As with all policies, these are subject to change over time.
Things to do products used for advertisements are also subject to Google Ads Policy.
- Things to do products can include tours, activities, and tickets to other local attractions that might appeal to travelers.
- Partner-provided data in the product should match what’s available on the landing page.
- Each product should have one listing.
- Products must feature the experience shown in the title and photos. For example, a product with the Eiffel Tower in its title and images of the Eiffel Tower should offer users an Eiffel Tower experience.
- Avoid near-duplicate products as those could be shown side-by-side and reduce the variety of your items on the page.
- Titles should lead with concise information about the product itself.
- Images should be consistent with the attraction or activity and shouldn’t include promotional text, watermarks, or logos.
- The minimum size of the images should be at least 300 x 300 px.
- Partners must be authorized to use the image submitted in the context in which it appears.
- When images are submitted, each product should have its own unique image. For example, a one-hour group tour of the Eiffel Tower should have a different photo or image than a two-hour tour.
Referral Experience Policies
- The partner must provide a landing page that goes directly to the product details of the specific experience. A listview with product details is also acceptable if the below criteria are met.
- The product the user clicked on Google should be easy to identify when the user lands on a partner’s site. As such, it must be prominently displayed on the landing page.
- The price of the product should be easy to see and match the price provided to Google in the partner’s inventory feed. If a landing page has multiple prices, the price from the advertised product must be the most prominent.
- A user should land on a page where it’s straightforward to navigate to book the selected product. Google requires that partners maintain a consistent presentation of the product and pricing the user selected, and a clear path to booking the product found on Google.

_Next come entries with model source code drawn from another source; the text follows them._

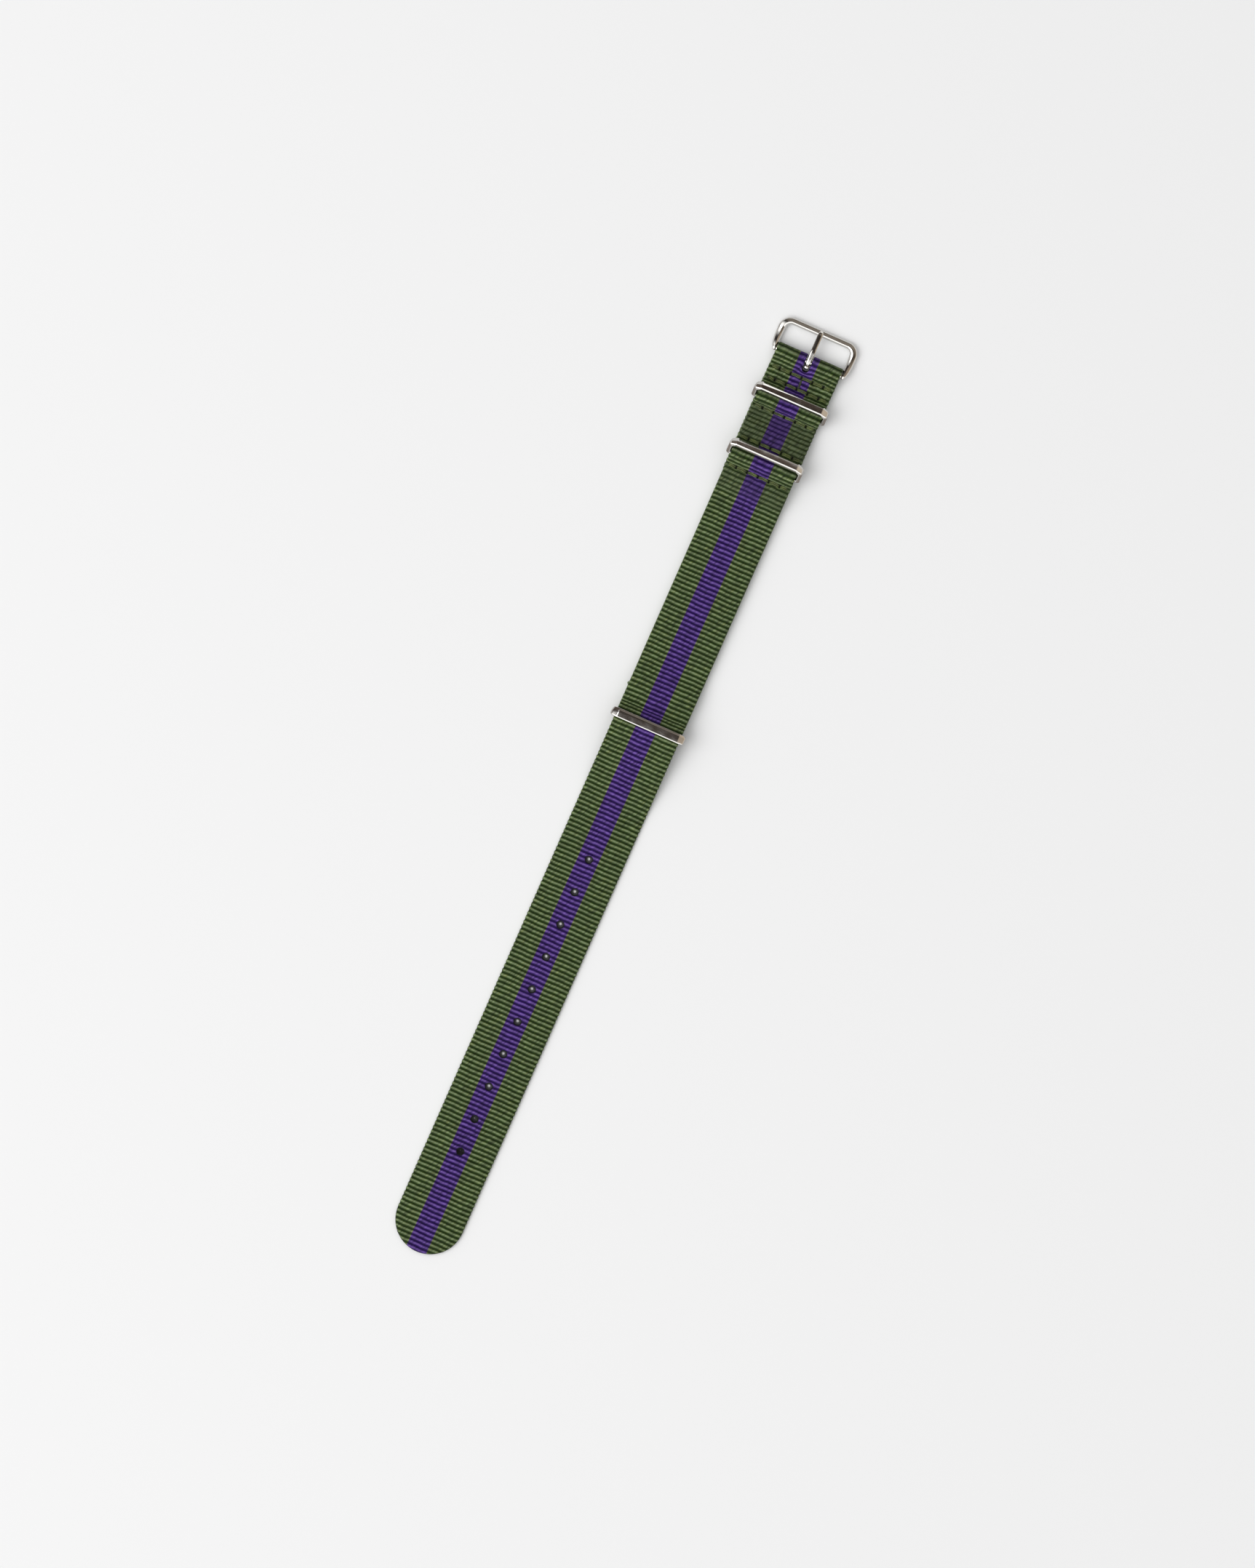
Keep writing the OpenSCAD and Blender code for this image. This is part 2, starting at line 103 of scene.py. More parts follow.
def run(h, r, foot, a):
    """How far a slope of angle a reaches while it falls by h: its two bends, and the flank between them."""
    a = math.radians(a)
    flank = (h - (r + foot) * (1 - math.cos(a))) / math.sin(a)
    return (r + foot) * math.sin(a) + flank * math.cos(a)


def climb(bar, r, h, foot, a):
    """A foot bend up to angle a, then the crest bend about the bar, up to its top."""
    low = (bar[0] - run(h, r, foot, a), bar[1] + r - h + foot)
    return np.vstack([bend(low, foot, -90, -90 + a), bend(bar, r, 90 + a, 90)])


def descend(bar, r, h, foot, a):
    """The crest bend about the bar, then a foot bend that ends level."""
    low = (bar[0] + run(h, r, foot, a), bar[1] + r - h + foot)
    return np.vstack([bend(bar, r, 90, 90 - a), bend(low, foot, -90 - a, -90)])


def laid(*parts):
    """Joins the parts of a side profile and samples it at even lengths, as rows of length, place, height,
    heading and curve. The heading is the slope's angle, evened out over seven samples."""
    p = np.vstack(parts)
    p = p[np.insert(np.hypot(*np.diff(p, axis=0).T) > 1e-6, 0, True)]
    s = np.insert(np.cumsum(np.hypot(*np.diff(p, axis=0).T)), 0, 0)
    at = np.linspace(0, s[-1], int(s[-1] / 0.05) + 1)
    y = np.interp(at, s, p[:, 0])
    z = np.interp(at, s, p[:, 1])
    heading = np.unwrap(np.arctan2(np.gradient(z), np.gradient(y)))
    even = np.ones(7) / 7
    heading = np.convolve(np.pad(heading, 3, mode="edge"), even, "valid")
    return np.stack([at, y, z, heading, np.gradient(heading, at)])


long_path = laid(
    [[tail_y, level[0]]],
    climb(flap_bar, ride_r, flap_bar[1] + ride_r - level[0], 35, 12),
    descend(flap_bar, ride_r, flap_bar[1] + ride_r - over_fold, foot_r + 0.35, 45),
    ease(flap_end_y + 0.5, over_fold, flap_end_y + 8.5, over_flap),
    ease(fold_back_y - 6.1, over_flap, fold_back_y - 0.5, level[2]),
    climb(middle_bar, hump_r, hump_h, foot_r, 45),
    descend(middle_bar, hump_r, hump_h, foot_r, 45),
    ease(flap_start_y + 0.5, level[2], flap_start_y + 6.1, level[1]),
    climb(front_bar, hump_r, hump_h, foot_r, 65),
    descend(front_bar, hump_r, hump_h, foot_r, 35),
    ease(pin[0] - 4.35, level[1], pin[0], pin[1] + pin_fold_r),
    bend(pin, pin_fold_r, 90, -90),
    ease(flap_start_y + 4.7, level[0], flap_start_y + 0.5, level[1]),
    [[fold_back_y, level[1]]],
)


def length_at(path, y, back=False):
    """The length along a path at which it passes y, on the pass towards the buckle or on the pass back."""
    forward = np.cos(path[3]) > 0
    miss = np.where(forward != back, np.abs(path[1] - y), np.inf)
    return path[0][np.argmin(miss)]


# Weaving: a thick weft lifts a rib every 1.365 mm, crest to crest, and the edge bulges out at each one.
# Cut ends and holes are sealed with a hot knife, which melts the nylon into a dark, rounded rim.
rib_pitch = 1.365
rib_h = 0.27
edge_r = 0.42
hole_r = 1.1
slot_half = 0.94
stitch_pitch = 3.4
needle_xs = np.array([-9.4, -6.8, -3.4, 0, 3.4, 6.8, 9.4])
seam_groove = 0.34
needle_dip = 0.26
tack_groove = 0.36
tack_x = 0.3

# The grid's columns lie closest at the slot, the holes, the needle holes and the edges
right_columns = [0.36, 0.66, 0.94, 1.1, 1.3, 1.7, 2.3, 3.05, 3.4, 3.75, 4.1, 5.3, 6.45, 6.8, 7.15, 8.3]
edge_columns = [edge_r, 0.2, 0.05, 0]
columns = np.array(right_columns + [half_w - e for e in edge_columns])
columns = np.concatenate([-columns[::-1], [0], columns])


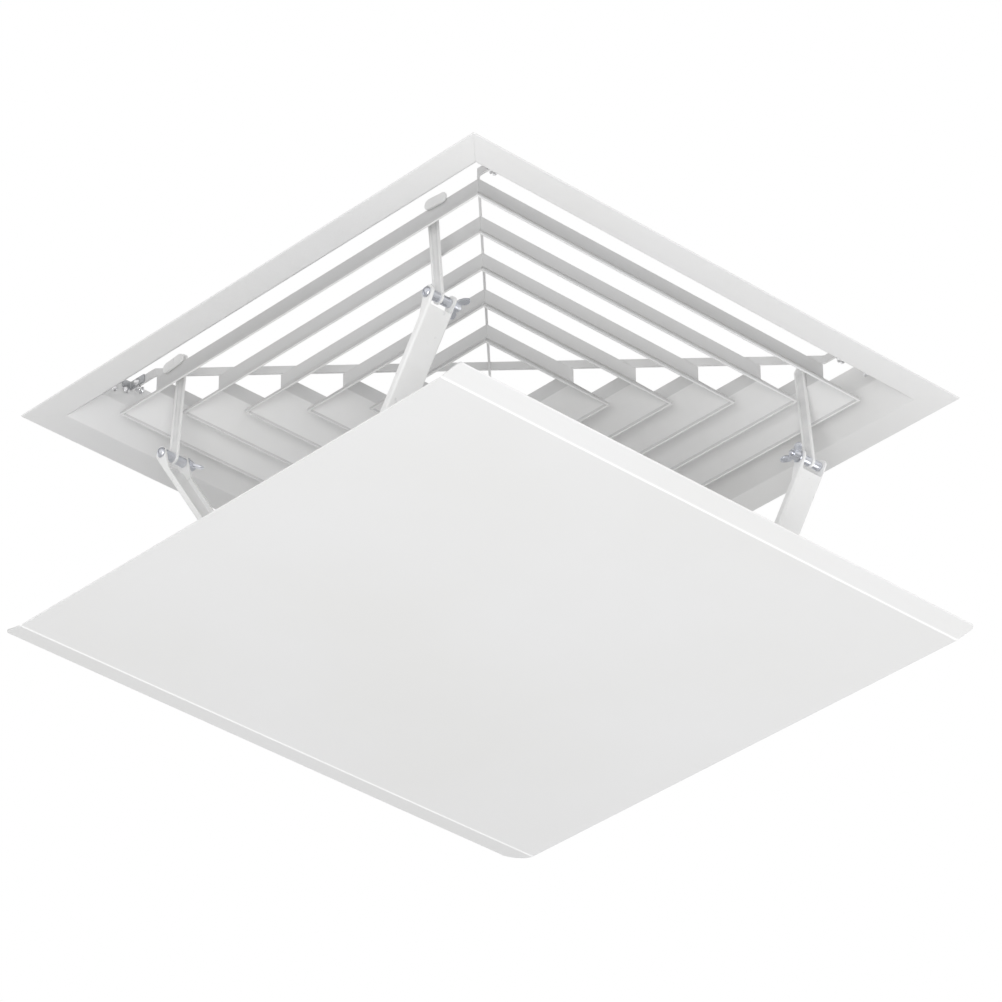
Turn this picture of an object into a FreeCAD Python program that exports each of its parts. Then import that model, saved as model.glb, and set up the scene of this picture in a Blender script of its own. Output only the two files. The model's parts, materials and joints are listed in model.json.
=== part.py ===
"""Square ceiling air diffuser with a deflector plate hung under it on four folding arms.

Row frame: +Z up, +X right, +Y back. The origin is the centre of the ceiling opening, in the
plane of the flange's back face. All sizes are in millimetres.
"""
import FreeCAD, Part
import math
import os

V = FreeCAD.Vector
ORIGIN, AXIS_X, AXIS_Y, AXIS_Z = V(0, 0, 0), V(1, 0, 0), V(0, 1, 0), V(0, 0, 1)

# Driving dimensions: frame
FACE_SIZE = 595.0            # outside of the flange, to lie in a 600 mm ceiling grid
FLANGE_WIDTH = 29.0
SHEET = 1.5                  # wall of the frame extrusion and of the deflector plate
NECK_SIZE = 494.5            # outside of the square neck that enters the duct box
NECK_TOP = 47.5
NECK_HOLE_R = 2.25           # holes for the screws into the duct box
NECK_HOLE_SPREAD = 300.0
NECK_HOLE_DROP = 12.0        # below the neck's top edge
CLEAT_LEG, CLEAT_BOTTOM, CLEAT_TOP = 24.0, 24.0, 43.0   # angles round the neck's corners
CLEAT_RIVET = 14.0           # from the neck's outer face along a leg

# Driving dimensions: vane rings and the crossed braces that carry them
RING_COUNT = 5
RING_LIP = 234.5             # half size of the first ring at its lower lip
RING_PITCH = 39.6
VANE_FLARE = 22.6            # how far the lip stands outside the upright leg
VANE_WALL = 1.2
VANE_LIP_WIDTH, VANE_LIP_HEIGHT = 2.0, 2.5
VANE_BOTTOM = -SHEET
VANE_TOP = 38.1
BRACE_WALL, BRACE_DEPTH = 2.0, 8.0
BRACE_BEND = 213.0           # where a brace turns off the diagonal, square to the neck wall
TAB_START, TAB_TOP = 226.0, 47.0                  # the taller end of a brace
CLIP_FOOT = 9.0              # leg of a clip angle along the neck wall
TAB_RIVETS = ((236.0, 42.8), (233.0, 33.9))       # along Y and up
CLIP_RIVET_X, CLIP_RIVET_Z = 220.0, 37.0          # through the neck wall
RIVET_R, RIVET_HEAD_R, RIVET_HEAD = 2.0, 3.6, 1.6

# Driving dimensions: arms
HOOK_NECK_R = 2.5            # round neck of the hook that sits over a vane's top edge
HOOK_GAP = 0.4
SIDE_PLAY = 0.5              # between a hook and the vane's two faces
STRAP_LENGTH, STRAP_WIDTH, STRAP_WALL = 100.0, 12.0, 2.0
POCKET_RIM, POCKET_DEPTH = 2.5, 0.5               # channel pressed into both faces of a strap
POCKET_TOP, POCKET_END = 16.0, 12.0               # from the hook and from the elbow
PADDLE_REACH, PADDLE_DROP, PADDLE_R = 17.0, 3.0, 5.0
LINK_LENGTH, LINK_WIDTH, LINK_WALL = 195.0, 28.0, 2.0
LINK_WEB_OFFSET = 6.5        # from the line of the two pivots to the inside of the web
LINK_EAR_R = 7.0
LINK_EDGE, LINK_TAPER, LINK_SHOULDER, LINK_BEND = 2.5, 22.0, 9.0, 1.5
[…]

- We realize partner sites are designed differently. To help, here are examples of what’s likely to be considered prominent placement:
- The product is larger than other products and in the highest position on the page.
- The product is highlighted on the page, either in size or differentiating colors.
- The product is pinned to the right or left side of the page, distinct from other products on the page.
- Avoid layouts that hide key elements of the landing page. For example, a pop-up or download banner shouldn’t cover or distract from essential information for customers.
Examples of acceptable landing page designs:
Example of a landing page design that violates policy:
Pricing and Currency
- The price should be easy to see and match your product data.
- Partners are responsible for complying with local laws in their target countries. If your target country requires taxes or other fees included in the product price, show the total price on the landing page and submit the same price in your product data.
- Partners can send Google prices in any currency.
- If the partner doesn’t offer the currency of the user’s home currency, Google will convert the currency shown to the user into the appropriate home currency.
- Advertised inventory must adhere to Google’s dangerous products or services guidelines. For example, activities involving explosives, guns, weapons, recreational drugs, and tobacco aren’t permitted.
- Transit-specific businesses (such as airport pickups, car services, and rental cars) aren’t permitted. Tours that include transport can be offered, such as a bus tour or boat tour.
- Virtual experiences aren’t supported at this time. Inventory must take place in a physical location.
- Overnight hotel stays and multi-day cruises aren’t eligible. This includes local vacation or “staycation” packages. Day uses of hotel facilities, such as for a spa visit, are permitted. Also permitted are overnight activities where the lodgings aren't the focus (e.g., a multi-day wine tour).
- Restaurant coupons for individual meals aren’t permitted. Tours based on local cuisine or food-related events are permitted, including neighborhood tours with stops at multiple shops and restaurants. Meals are permitted as part of a performance or other experience.